Furto d'oca nell'89, porto d'armi addio

Reato, anche se commesso 27 anni fa, ostativo al rinnovo. Il paradosso: si rischia di dover rifare l'esame di caccia

Nel maggio del 1989 rubò un'oca, per quel furto a distanza di 27anni un cacciatore della val di Fassa rischia di non rivedere più il suo porto d'armi ad uso venatorio. Per il cacciatore, un 58enne, è stata una doccia fredda e per di più del tutto inaspettata. L'apertura del procedimento amministrativo da parte della Questura di Trento arriva dopo che in passato il permesso era stato regolarmente rinnovato più volte nonostante gli uffici fossero a conoscenza del vecchio procedente penale, reato per cui il cacciatore aveva ottenuto anche la riabilitazione.

L'amara sorpresa è arrivata, proprio quando la stagione venatoria 2016 si era appena aperta, sotto forma di «procedimento per respingimento della domanda di rinnovo», procedura che potrebbe portare la Questura a non rinnovare il porto d'armi e permesso di detenzione. 

Questo perché il richiedente ha commesso uno dei reati ritenuti ostativi dall'articolo 43 del Tulps, il testo unico delle leggi in materia di pubblica sicurezza. Poco importa se si trattava del furto di un'oca, una vicenda bagatellare consumata tra vicini di casa. Il reato era comunque furto con decreto penale di condanna, emesso dalla Pretura di Bolzano l'8 giugno del 1989, di 15 giorni di reclusione (il minimo) e 300.000 delle vecchie lire. All'epoca l'imputato mai avrebbe immaginato che quella condanna poteva avere conseguenze a 27 anni di distanza. Ora il cacciatore, assistito dall'avvocato Claudio Tasin, avrà comunque modo di replicare, anche se lo spazio di manovra appare molto ristretto.  

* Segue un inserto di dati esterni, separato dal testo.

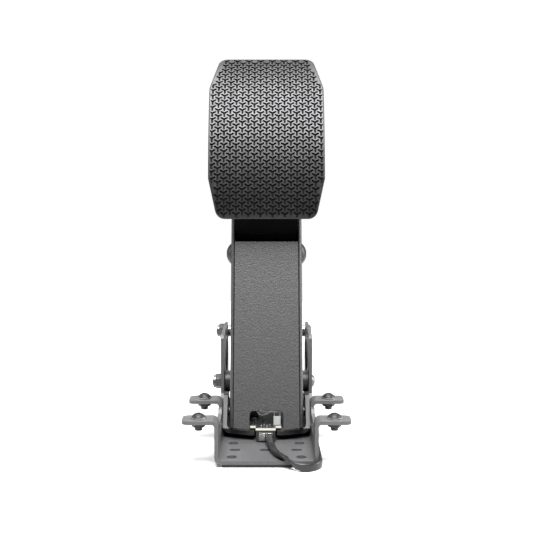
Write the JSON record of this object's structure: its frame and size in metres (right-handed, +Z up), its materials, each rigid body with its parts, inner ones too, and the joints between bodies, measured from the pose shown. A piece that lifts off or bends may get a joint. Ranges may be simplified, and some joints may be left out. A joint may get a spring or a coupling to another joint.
{
  "type": "sim racing pedal",
  "caption": "Floor-mounted racing pedal with a folded base, a swinging channel arm, a curved studded foot plate and a sprung push rod.",
  "frame": {"origin": "bottom centre of the base: on the ground, midway between its ears' tips and between its front and rear edges", "axes": "+Z up, -Y towards the driver, +X to the driver's right"},
  "size_m": [0.111, 0.311, 0.28],
  "materials": {
    "base_paint": "satin charcoal powder coat",
    "arm_paint": "fine-textured charcoal powder coat",
    "plate_metal": "dark satin coat on a cast relief",
    "bolt_steel": "zinc plated",
    "turned_steel": "turned and polished",
    "black_steel": "black oxide",
    "spring_steel": "black coated spring wire",
    "pad_rubber": "matt",
    "circuit_board": "solder mask",
    "black_plastic": "moulded",
    "white_plastic": "moulded",
    "clear_plastic": "clear polycarbonate",
    "cable_jacket": "flat vinyl jacket",
    "wire_jacket": "thin insulated leads"
  },
  "bodies": {
    "base": {"base_bracket": "base_paint", "base_pad": "pad_rubber", "cradle": "base_paint", "cradle_rivets": "bolt_steel", "rest_bumpers": "pad_rubber", "pivot_bolt": "bolt_steel", "pivot_nut": "bolt_steel", "pivot_sleeve": "turned_steel", "anchor_bolt": "bolt_steel", "anchor_nut": "bolt_steel", "anchor_spacers": "turned_steel", "ear_screws": "black_steel", "ear_washers": "bolt_steel", "ear_nuts": "black_steel", "socket_board": "circuit_board", "board_spacers": "white_plastic", "board_screws": "bolt_steel", "modular_socket": "black_plastic", "wire_header": "white_plastic", "sensor_holder": "black_plastic", "sensor_board": "circuit_board", "sensor_chip": "black_plastic", "sensor_wires": "wire_jacket", "cable_plug": "clear_plastic", "cable": "cable_jacket", "cable_hank": "cable_jacket", "hank_tie": "black_plastic", "far_plug": "clear_plastic"},
    "arm": {"arm_channel": "arm_paint", "foot_plate": "plate_metal", "plate_bracket": "arm_paint", "plate_screws": "bolt_steel", "side_screws": "black_steel", "side_nuts": "bolt_steel", "pivot_bushes": "black_plastic", "arm_pin": "turned_steel", "magnet_holder": "black_plastic", "magnet": "turned_steel", "holder_screws": "bolt_steel"},
    "guide": {"guide_cup": "black_steel", "return_spring": "spring_steel"},
    "rod": {"push_rod": "turned_steel", "bump_rubber": "pad_rubber"}
  },
  "joints": [
    {"name": "arm_hinge", "type": "hinge", "parent": "base", "child": "arm", "pos_m": [0, 0.011, 0.0362], "axis": [-1, 0, 0], "range_deg": [0, 16], "stiffness_Nm_per_rad": 40, "springref_deg": -5.73},
    {"name": "guide_pivot", "type": "hinge", "parent": "base", "child": "guide", "pos_m": [0, 0.0638, 0.0663], "axis": [-1, 0, 0], "range_deg": [0, 8.4]},
    {"name": "rod_slide", "type": "slide", "parent": "guide", "child": "rod", "axis": [0, 0.9088, -0.4172], "range_m": [0, 0.0147], "deforming": ["return_spring"]}
  ],
  "couplings": [
    {"joint": "guide_pivot", "follows": "arm_hinge", "ratio": 0.5138},
    {"joint": "rod_slide", "follows": "arm_hinge", "m_per_rad": 0.05178}
  ]
}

Il caso del furto dell'oca è solo l'ultimo di una lunga serie di permessi di porto d'armi, molto spesso ad uso venatorio, non rinnovati. Alcuni di questi contenziosi sono finiti anche davanti al Tar. L'ultima sentenza su questo tema ha visto la conferma del provvedimento preso dalla Questura che dunque è stato giudicato legittimo. Anche in quel caso si trattava di un reato vecchissimo, un furto risalente al 1981 per cui da molto tempo era intervenuta la riabilitazione.

Il Tar si è di fatto conformato ad una pronuncia restrittiva del Consiglio di Stato (la sentenza è la 2312 del 31 maggio scorso). Il ricorente sosteneva che «l'attività di accertamento demandata alla Questura non può essere limitata al mero riscontro dell'intervenuta condanna penale, senza dare rilievo alle sopravvenienze, e in particolare alla riabilitazione del condannato» che «possono avere inciso sulla complessiva personalità del richiedente e sulla sua oggettiva idoneità al porto d'armi». Argomenti non condivisi dal Tar che ha ribadito quanto sottolineato dalla Terza Sezione del Consiglio di Stato: «Il porto d'armi non costituisce un diritto assoluto, rappresentando, invece, eccezione al normale divieto».

Addio alle armi dunque (sempre che la giurisprudenza non cambi ancora) per chi ha commesso reati ostativi, come i furto, anche se in anni remoti. «C'è anche un ulteriore aspetto problematico - sottolinea l'avvocato Claudio Tasin - se si arriva ad un provvedimento di revoca del porto d'armi definitivo da parte della Questura e poi il soggetto dovesse tornarne in possesso, dovrà però affrontare di nuovo l'esame per ottenere il permesso di caccia, magari alla veneranda età di 70 o 80 anni».